--- START ---

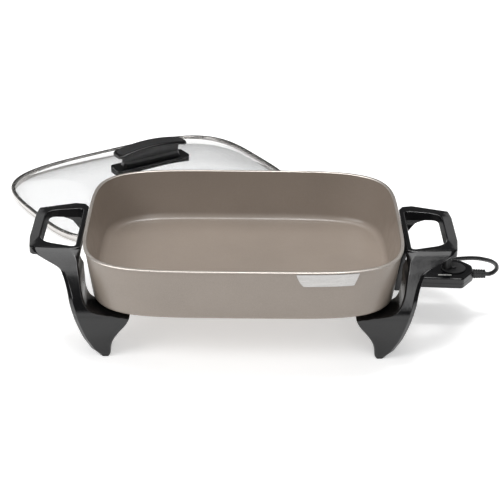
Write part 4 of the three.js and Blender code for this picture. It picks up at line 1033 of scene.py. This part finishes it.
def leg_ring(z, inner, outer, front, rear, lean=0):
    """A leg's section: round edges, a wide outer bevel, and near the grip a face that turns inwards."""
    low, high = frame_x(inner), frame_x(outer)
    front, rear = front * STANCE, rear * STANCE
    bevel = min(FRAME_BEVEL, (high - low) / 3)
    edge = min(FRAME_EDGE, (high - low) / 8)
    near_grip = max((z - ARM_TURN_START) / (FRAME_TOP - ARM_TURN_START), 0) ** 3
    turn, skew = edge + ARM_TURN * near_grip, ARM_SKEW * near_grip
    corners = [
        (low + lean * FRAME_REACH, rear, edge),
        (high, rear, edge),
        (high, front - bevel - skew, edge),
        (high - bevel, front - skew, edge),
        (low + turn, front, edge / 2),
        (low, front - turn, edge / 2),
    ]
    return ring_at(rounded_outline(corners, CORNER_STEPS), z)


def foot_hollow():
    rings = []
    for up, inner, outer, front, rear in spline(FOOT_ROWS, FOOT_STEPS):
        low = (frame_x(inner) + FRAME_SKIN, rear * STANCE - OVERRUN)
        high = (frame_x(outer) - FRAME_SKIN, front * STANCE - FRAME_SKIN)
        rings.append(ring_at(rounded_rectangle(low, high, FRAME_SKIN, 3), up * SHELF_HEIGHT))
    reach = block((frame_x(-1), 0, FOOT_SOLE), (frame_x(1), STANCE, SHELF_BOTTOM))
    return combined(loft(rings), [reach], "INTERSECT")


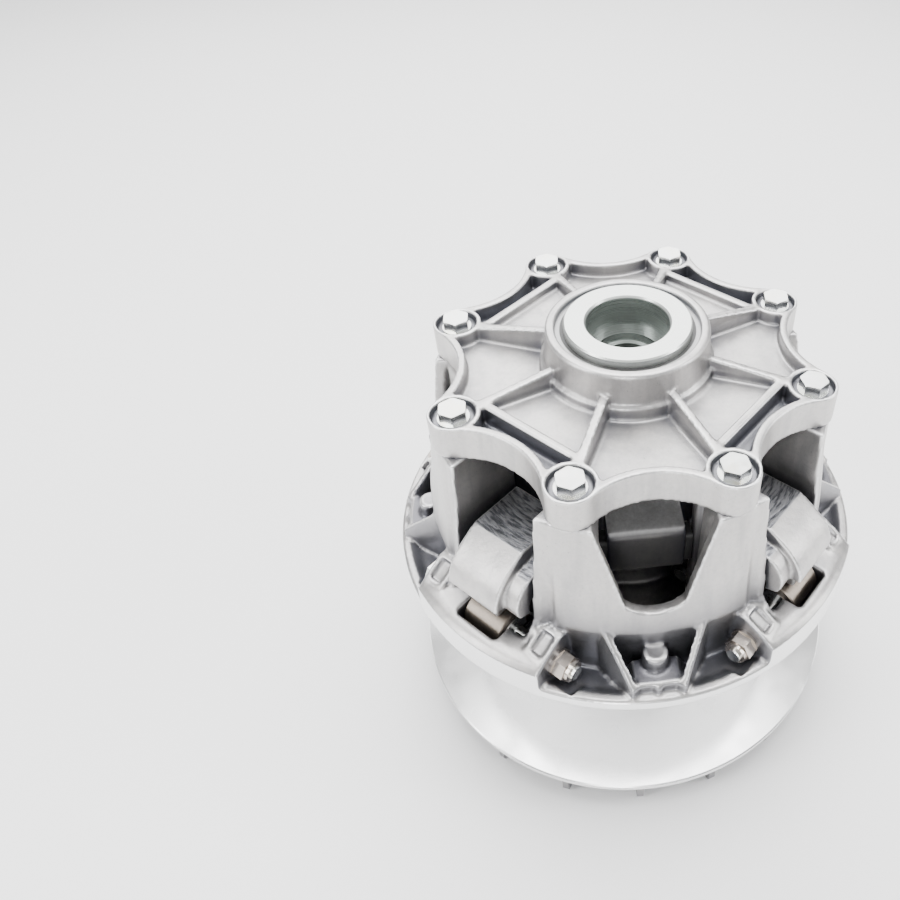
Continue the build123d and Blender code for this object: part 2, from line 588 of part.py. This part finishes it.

--- END ---

▶ **STATED EXERCISE**:
Write down all the entries again without a single difference.

▶ **WRITTEN RESPONSE**:
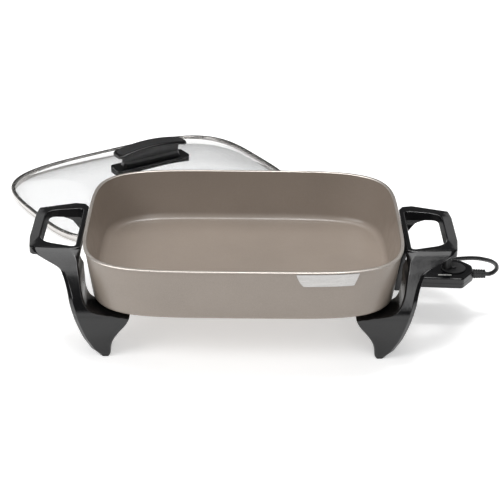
Write part 4 of the three.js and Blender code for this picture. It picks up at line 1033 of scene.py. This part finishes it.
def leg_ring(z, inner, outer, front, rear, lean=0):
    """A leg's section: round edges, a wide outer bevel, and near the grip a face that turns inwards."""
    low, high = frame_x(inner), frame_x(outer)
    front, rear = front * STANCE, rear * STANCE
    bevel = min(FRAME_BEVEL, (high - low) / 3)
    edge = min(FRAME_EDGE, (high - low) / 8)
    near_grip = max((z - ARM_TURN_START) / (FRAME_TOP - ARM_TURN_START), 0) ** 3
    turn, skew = edge + ARM_TURN * near_grip, ARM_SKEW * near_grip
    corners = [
        (low + lean * FRAME_REACH, rear, edge),
        (high, rear, edge),
        (high, front - bevel - skew, edge),
        (high - bevel, front - skew, edge),
        (low + turn, front, edge / 2),
        (low, front - turn, edge / 2),
    ]
    return ring_at(rounded_outline(corners, CORNER_STEPS), z)


def foot_hollow():
    rings = []
    for up, inner, outer, front, rear in spline(FOOT_ROWS, FOOT_STEPS):
        low = (frame_x(inner) + FRAME_SKIN, rear * STANCE - OVERRUN)
        high = (frame_x(outer) - FRAME_SKIN, front * STANCE - FRAME_SKIN)
        rings.append(ring_at(rounded_rectangle(low, high, FRAME_SKIN, 3), up * SHELF_HEIGHT))
    reach = block((frame_x(-1), 0, FOOT_SOLE), (frame_x(1), STANCE, SHELF_BOTTOM))
    return combined(loft(rings), [reach], "INTERSECT")


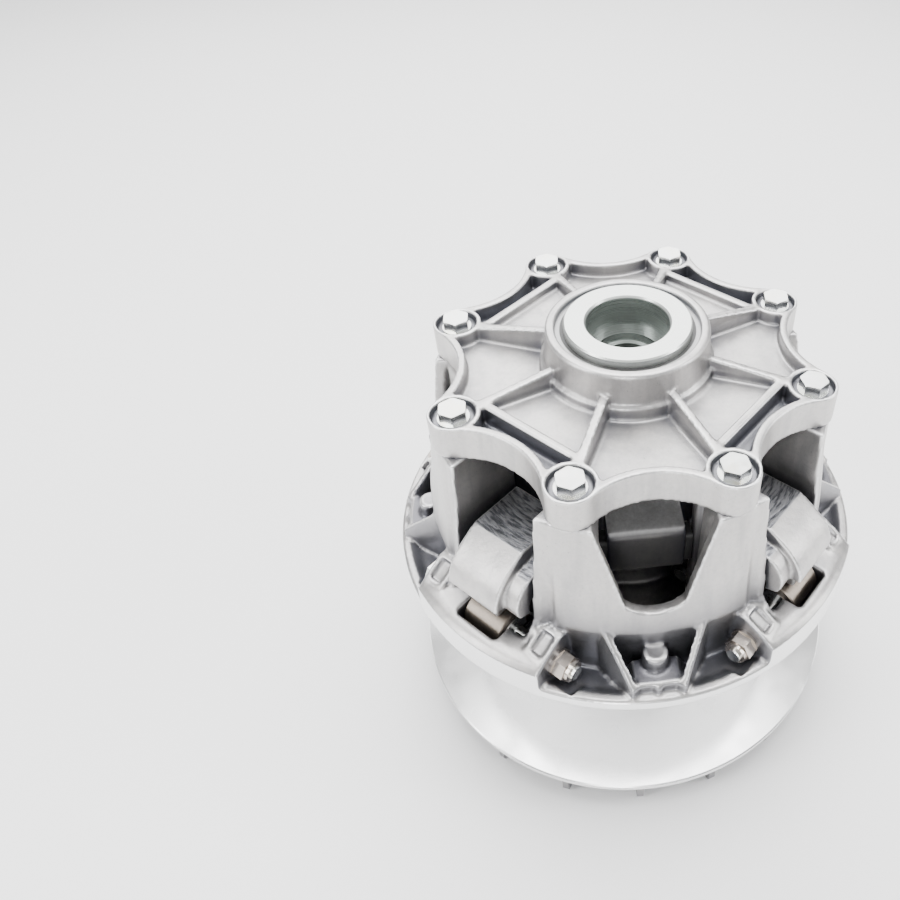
Continue the build123d and Blender code for this object: part 2, from line 588 of part.py. This part finishes it.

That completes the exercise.